# start of Dataset records

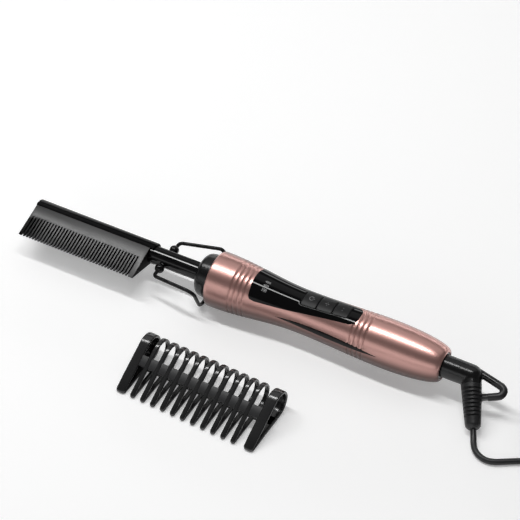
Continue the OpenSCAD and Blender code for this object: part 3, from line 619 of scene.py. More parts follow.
# ------------------------------------------------------------------ stage
CAMERA_AZIMUTH = 28.1
CAMERA_ELEVATION = 44.84
CAMERA_DISTANCE = 1243.0
CAMERA_TARGET = Vector((25.7, 19.95, 26.1))
CAMERA_LENS = 137.7
FLOOR_LIFT = 0.235


class COMB_OT_stage(bpy.types.Operator):
    """Build the floor, the lamps, the world and the camera"""

    bl_idname = "comb.stage"
    bl_label = "Studio"

    def execute(self, context):
        self.floor()
        self.lamps(context.scene.comb_studio)
        self.world(context.scene.comb_studio)
        self.camera()
        context.scene.view_settings.view_transform = "Standard"
        return {"FINISHED"}

    def floor(self):
        floor = settle(added(bpy.ops.mesh.primitive_plane_add, size=6, location=(0, 0, -0.02 * MM)))
        floor.name = floor.data.name = "Floor"
        material, tree, shader = principled("Floor white", (0.93, 0.93, 0.93), 0.6, specular_ior_level=0.2)
        path = add_node(tree, "LightPath").outputs
        seen = path["Is Camera Ray"]
        for also in ("Is Glossy Ray", "Is Transmission Ray"):
            seen = add_node(tree, "Math", {0: seen, 1: path[also]}, use_clamp=True).outputs[0]
        lift = add_node(tree, "Math", {0: seen, 1: FLOOR_LIFT}, operation="MULTIPLY")
        feed(tree, shader, {"Emission Color": (1, 1, 1, 1), "Emission Strength": lift.outputs[0]})
        floor.data.materials.append(material)

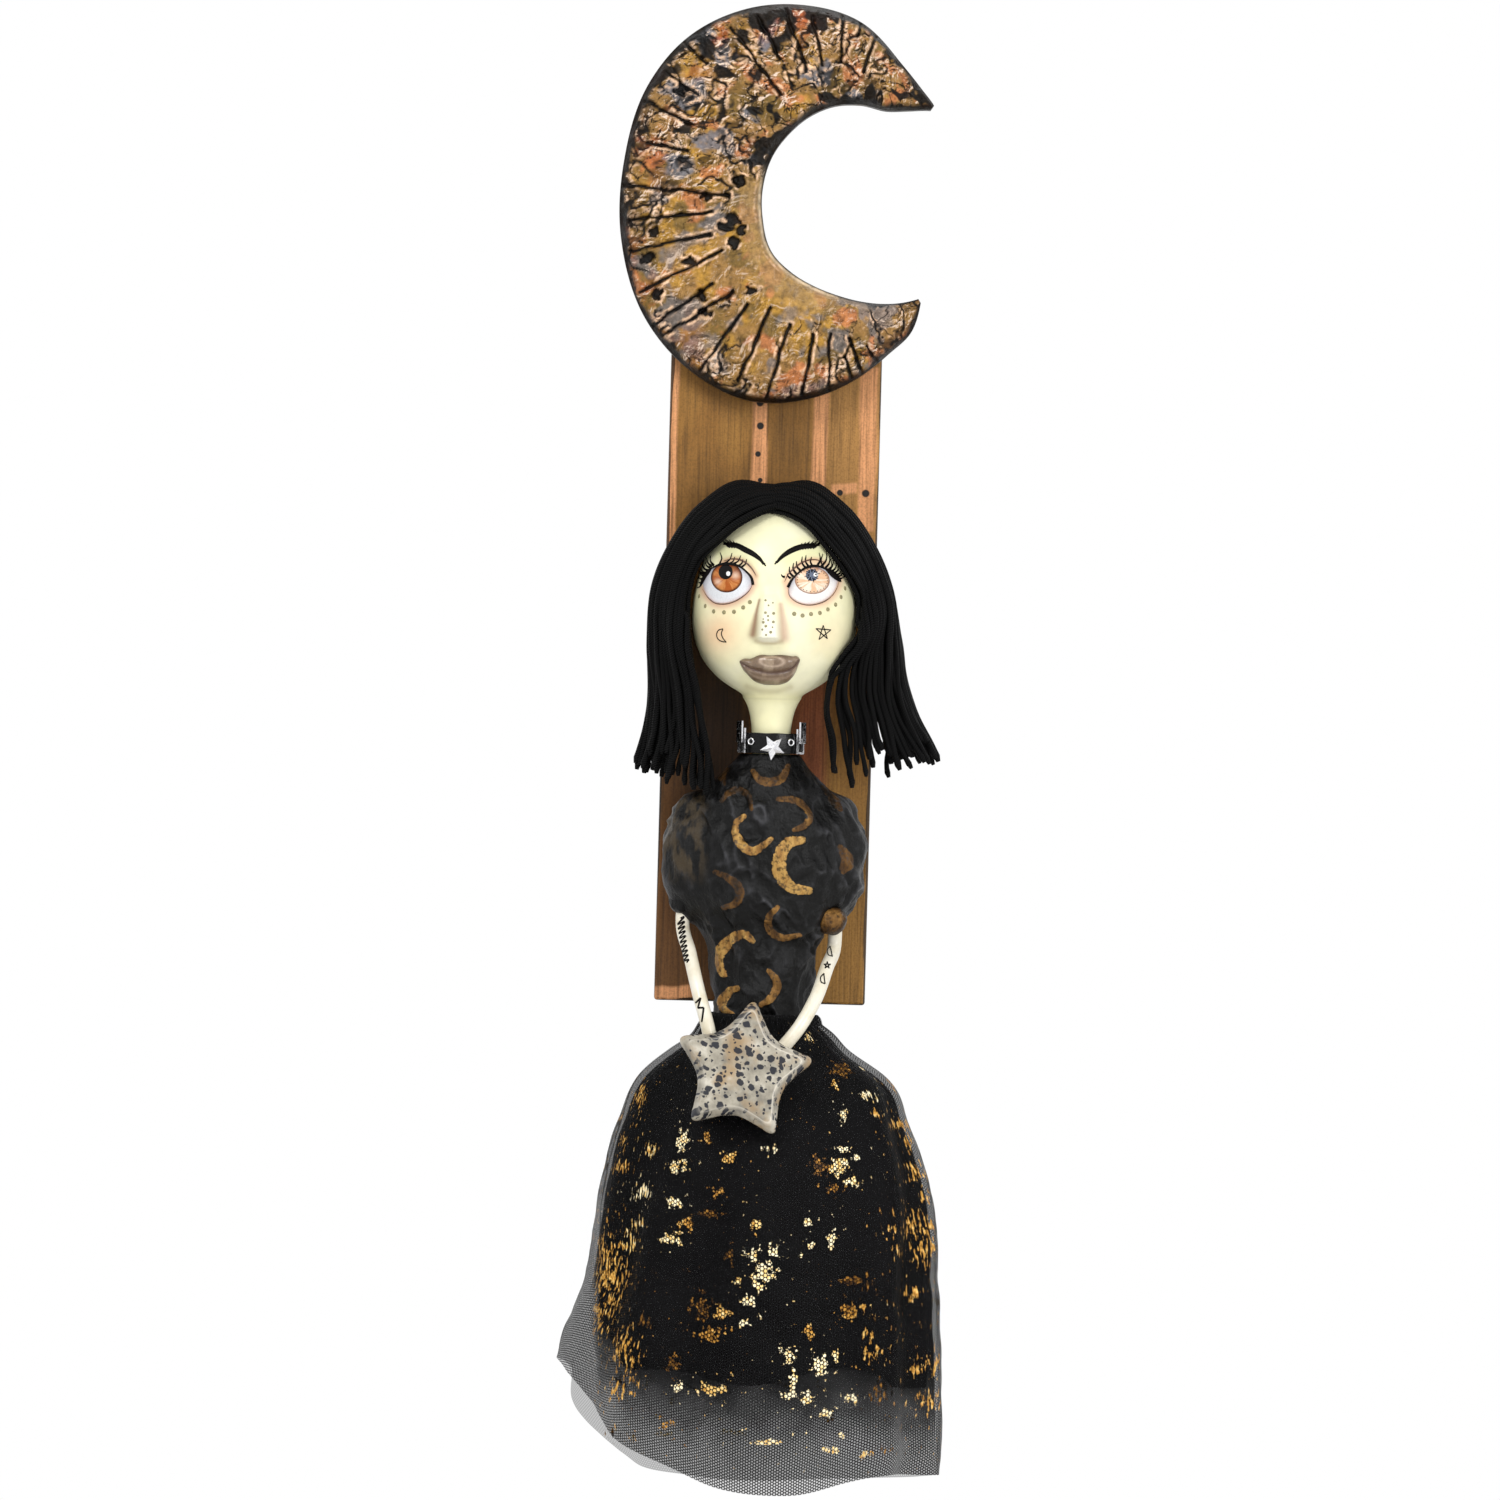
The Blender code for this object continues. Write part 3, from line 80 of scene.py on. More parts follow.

# end of Dataset records

## Short task
Reproduce each entry above exactly, keeping every word.

## Task result
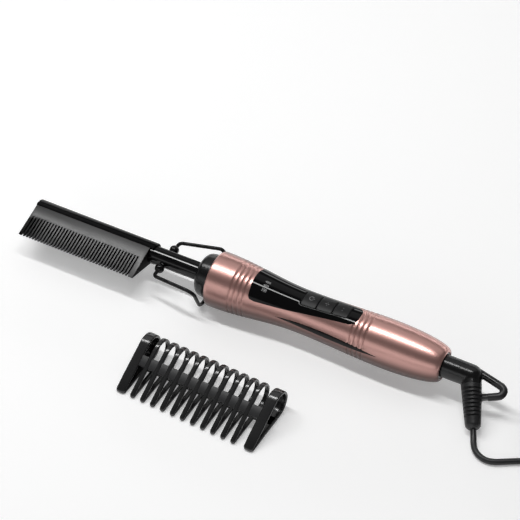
Continue the OpenSCAD and Blender code for this object: part 3, from line 619 of scene.py. More parts follow.
# ------------------------------------------------------------------ stage
CAMERA_AZIMUTH = 28.1
CAMERA_ELEVATION = 44.84
CAMERA_DISTANCE = 1243.0
CAMERA_TARGET = Vector((25.7, 19.95, 26.1))
CAMERA_LENS = 137.7
FLOOR_LIFT = 0.235


class COMB_OT_stage(bpy.types.Operator):
    """Build the floor, the lamps, the world and the camera"""

    bl_idname = "comb.stage"
    bl_label = "Studio"

    def execute(self, context):
        self.floor()
        self.lamps(context.scene.comb_studio)
        self.world(context.scene.comb_studio)
        self.camera()
        context.scene.view_settings.view_transform = "Standard"
        return {"FINISHED"}

    def floor(self):
        floor = settle(added(bpy.ops.mesh.primitive_plane_add, size=6, location=(0, 0, -0.02 * MM)))
        floor.name = floor.data.name = "Floor"
        material, tree, shader = principled("Floor white", (0.93, 0.93, 0.93), 0.6, specular_ior_level=0.2)
        path = add_node(tree, "LightPath").outputs
        seen = path["Is Camera Ray"]
        for also in ("Is Glossy Ray", "Is Transmission Ray"):
            seen = add_node(tree, "Math", {0: seen, 1: path[also]}, use_clamp=True).outputs[0]
        lift = add_node(tree, "Math", {0: seen, 1: FLOOR_LIFT}, operation="MULTIPLY")
        feed(tree, shader, {"Emission Color": (1, 1, 1, 1), "Emission Strength": lift.outputs[0]})
        floor.data.materials.append(material)

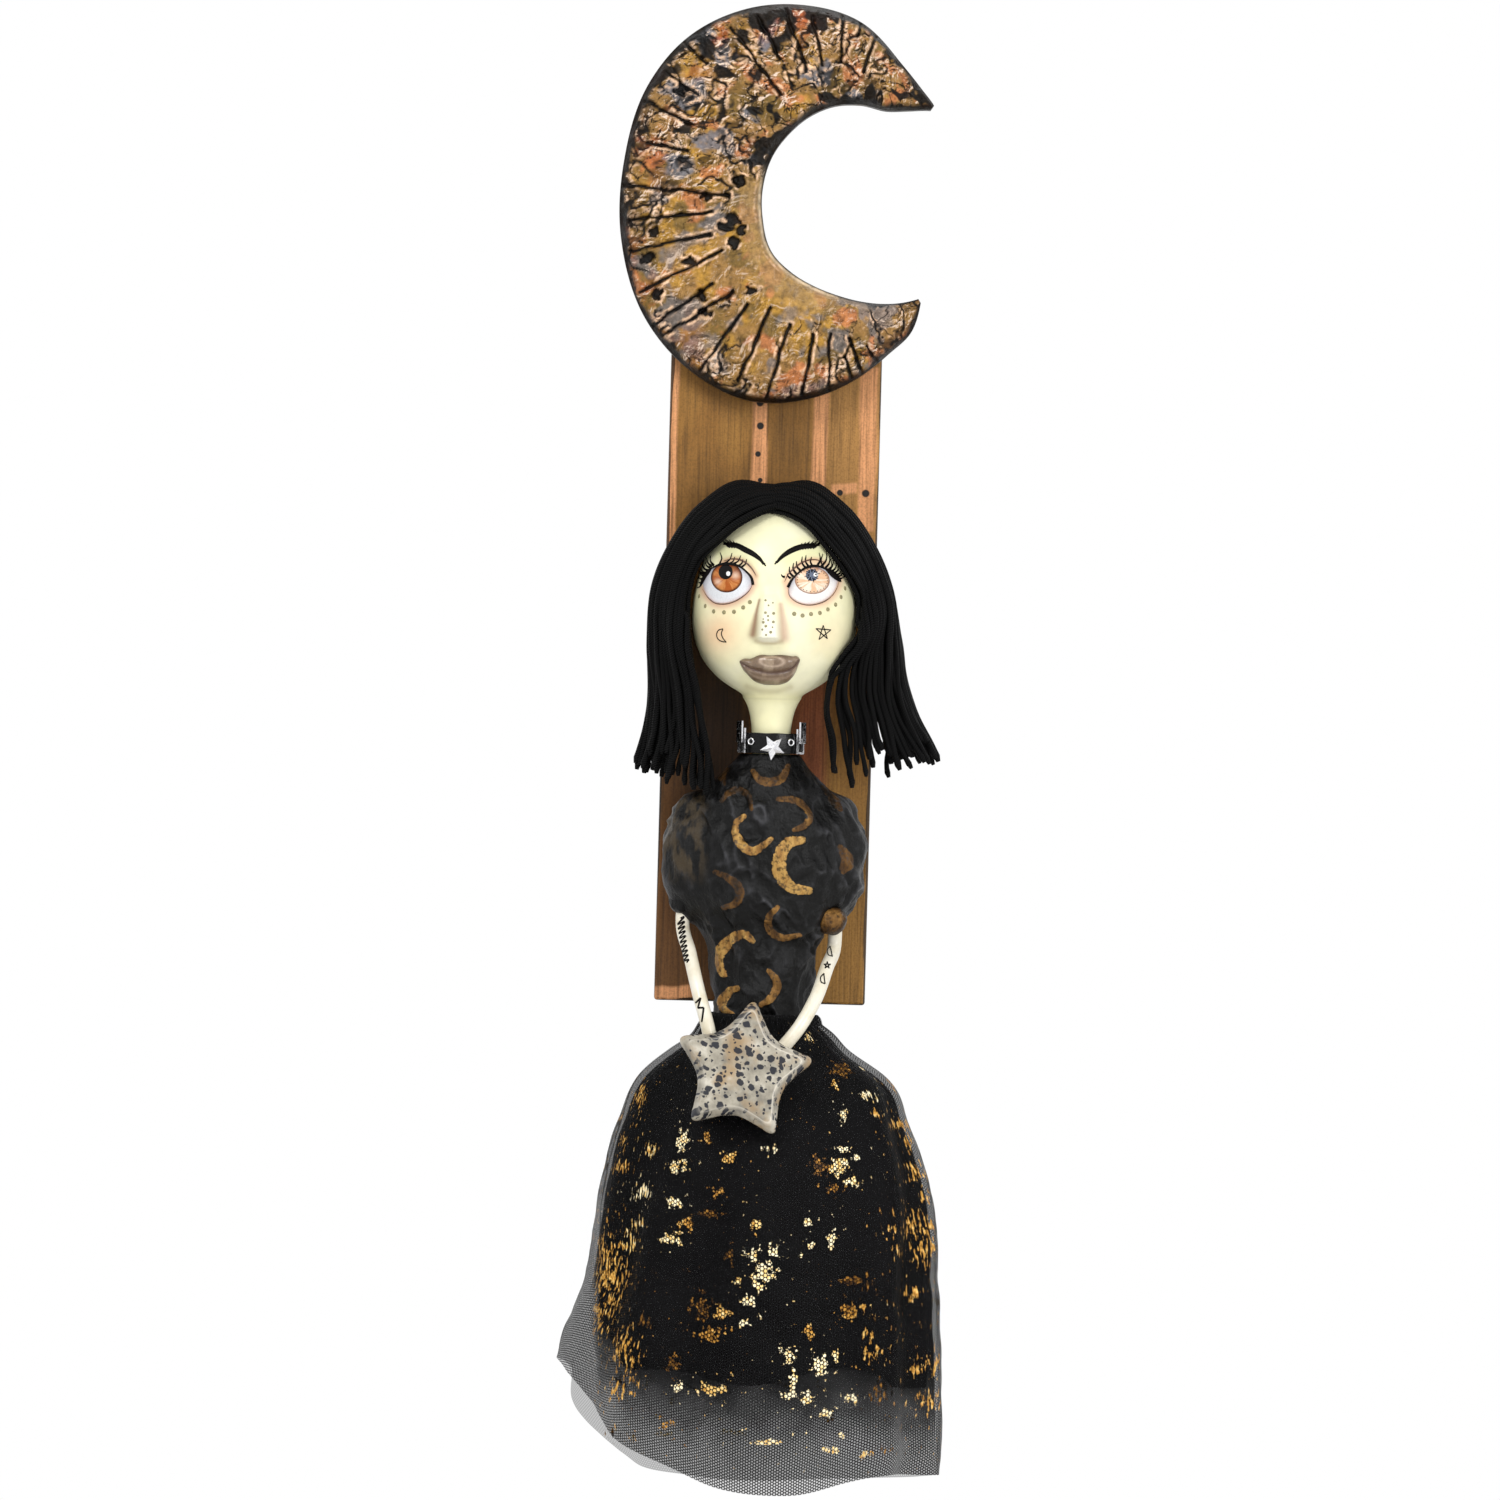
The Blender code for this object continues. Write part 3, from line 80 of scene.py on. More parts follow.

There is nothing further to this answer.